··· Provided data ···

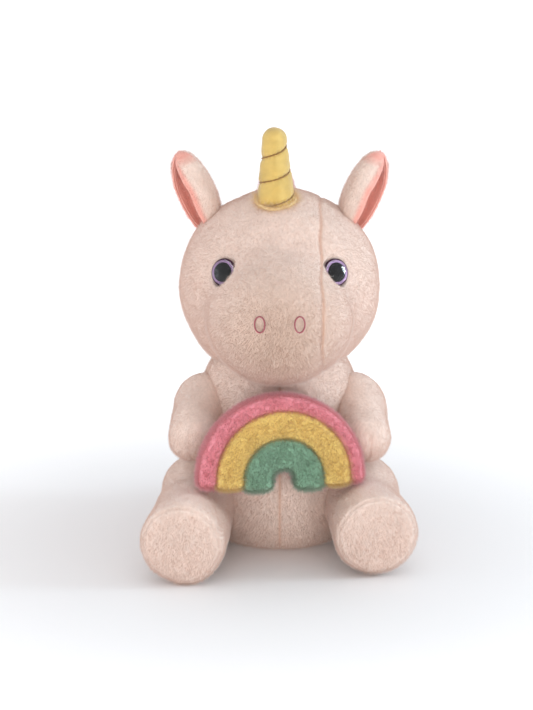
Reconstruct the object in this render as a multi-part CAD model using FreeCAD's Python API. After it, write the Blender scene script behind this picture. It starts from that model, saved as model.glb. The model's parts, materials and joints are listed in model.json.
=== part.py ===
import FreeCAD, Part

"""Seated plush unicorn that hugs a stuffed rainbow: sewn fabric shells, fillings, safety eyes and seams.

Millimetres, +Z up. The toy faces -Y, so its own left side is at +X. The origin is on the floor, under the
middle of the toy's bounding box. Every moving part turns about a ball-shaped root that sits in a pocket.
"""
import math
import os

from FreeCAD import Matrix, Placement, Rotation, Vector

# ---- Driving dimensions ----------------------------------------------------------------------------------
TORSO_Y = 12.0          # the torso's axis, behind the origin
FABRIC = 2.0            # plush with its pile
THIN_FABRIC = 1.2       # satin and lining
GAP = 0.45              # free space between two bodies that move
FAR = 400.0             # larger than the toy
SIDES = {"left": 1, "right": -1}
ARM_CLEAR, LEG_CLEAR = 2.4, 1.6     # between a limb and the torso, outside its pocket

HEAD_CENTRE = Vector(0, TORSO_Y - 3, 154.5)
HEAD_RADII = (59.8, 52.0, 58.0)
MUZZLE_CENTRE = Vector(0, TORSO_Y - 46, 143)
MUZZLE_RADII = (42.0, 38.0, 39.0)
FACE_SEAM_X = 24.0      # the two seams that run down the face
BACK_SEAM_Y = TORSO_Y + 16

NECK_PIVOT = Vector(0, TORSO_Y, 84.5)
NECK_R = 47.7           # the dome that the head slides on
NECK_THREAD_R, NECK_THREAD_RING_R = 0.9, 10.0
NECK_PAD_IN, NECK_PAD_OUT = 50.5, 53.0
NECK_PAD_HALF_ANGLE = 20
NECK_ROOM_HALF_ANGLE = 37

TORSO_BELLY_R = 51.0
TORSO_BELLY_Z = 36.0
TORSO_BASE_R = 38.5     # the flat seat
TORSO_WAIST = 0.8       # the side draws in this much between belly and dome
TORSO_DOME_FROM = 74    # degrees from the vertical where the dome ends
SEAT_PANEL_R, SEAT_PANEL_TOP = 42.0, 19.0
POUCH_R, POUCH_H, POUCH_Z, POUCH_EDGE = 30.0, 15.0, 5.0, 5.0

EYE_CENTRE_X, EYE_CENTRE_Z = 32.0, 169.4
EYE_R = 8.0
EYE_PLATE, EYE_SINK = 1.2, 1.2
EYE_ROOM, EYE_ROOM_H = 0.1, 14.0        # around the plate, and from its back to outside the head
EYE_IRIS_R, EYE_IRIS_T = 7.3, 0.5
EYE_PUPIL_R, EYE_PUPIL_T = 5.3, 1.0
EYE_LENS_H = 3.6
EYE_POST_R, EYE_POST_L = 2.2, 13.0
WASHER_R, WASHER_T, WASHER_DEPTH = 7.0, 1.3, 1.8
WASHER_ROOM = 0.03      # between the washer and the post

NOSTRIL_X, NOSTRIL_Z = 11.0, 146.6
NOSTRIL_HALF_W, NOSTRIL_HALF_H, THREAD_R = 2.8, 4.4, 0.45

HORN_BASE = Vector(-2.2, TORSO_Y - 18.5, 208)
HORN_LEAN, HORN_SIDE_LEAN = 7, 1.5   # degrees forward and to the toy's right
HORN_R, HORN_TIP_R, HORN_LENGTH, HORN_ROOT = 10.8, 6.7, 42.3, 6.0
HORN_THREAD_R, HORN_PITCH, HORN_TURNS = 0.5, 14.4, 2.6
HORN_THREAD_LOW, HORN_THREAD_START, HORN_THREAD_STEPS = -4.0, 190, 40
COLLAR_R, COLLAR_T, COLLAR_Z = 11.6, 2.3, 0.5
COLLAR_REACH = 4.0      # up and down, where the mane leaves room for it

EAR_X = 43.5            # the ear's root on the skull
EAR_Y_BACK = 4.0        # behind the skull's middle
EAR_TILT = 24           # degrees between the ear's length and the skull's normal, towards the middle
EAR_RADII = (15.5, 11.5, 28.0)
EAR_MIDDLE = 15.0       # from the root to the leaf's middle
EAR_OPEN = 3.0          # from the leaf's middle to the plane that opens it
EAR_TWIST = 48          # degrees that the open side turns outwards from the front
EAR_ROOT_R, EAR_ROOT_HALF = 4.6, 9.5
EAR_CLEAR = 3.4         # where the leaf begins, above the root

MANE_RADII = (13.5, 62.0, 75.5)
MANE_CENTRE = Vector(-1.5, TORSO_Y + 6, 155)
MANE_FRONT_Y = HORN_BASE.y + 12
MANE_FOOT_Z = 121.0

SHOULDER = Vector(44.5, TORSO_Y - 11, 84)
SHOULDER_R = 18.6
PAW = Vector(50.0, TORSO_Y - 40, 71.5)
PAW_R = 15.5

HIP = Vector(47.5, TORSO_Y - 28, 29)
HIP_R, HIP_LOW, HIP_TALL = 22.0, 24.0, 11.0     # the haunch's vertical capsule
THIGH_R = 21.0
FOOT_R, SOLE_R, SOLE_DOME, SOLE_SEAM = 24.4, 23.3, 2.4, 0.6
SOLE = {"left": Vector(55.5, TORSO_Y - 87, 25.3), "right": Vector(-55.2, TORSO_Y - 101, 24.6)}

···

__Aim of the task__. Set down, exactly as written, each line of the data from its opening line through the one containing "from FreeCAD import". Output nothing more.

__Task output__.
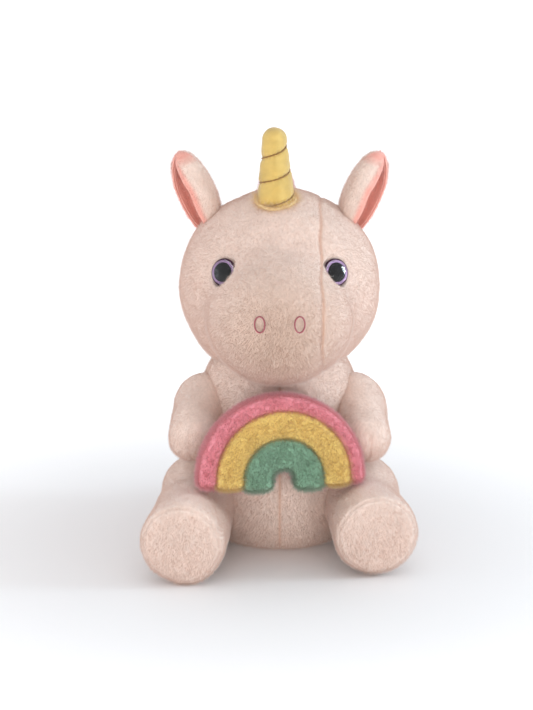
Reconstruct the object in this render as a multi-part CAD model using FreeCAD's Python API. After it, write the Blender scene script behind this picture. It starts from that model, saved as model.glb. The model's parts, materials and joints are listed in model.json.
=== part.py ===
import FreeCAD, Part

"""Seated plush unicorn that hugs a stuffed rainbow: sewn fabric shells, fillings, safety eyes and seams.

Millimetres, +Z up. The toy faces -Y, so its own left side is at +X. The origin is on the floor, under the
middle of the toy's bounding box. Every moving part turns about a ball-shaped root that sits in a pocket.
"""
import math
import os

from FreeCAD import Matrix, Placement, Rotation, Vector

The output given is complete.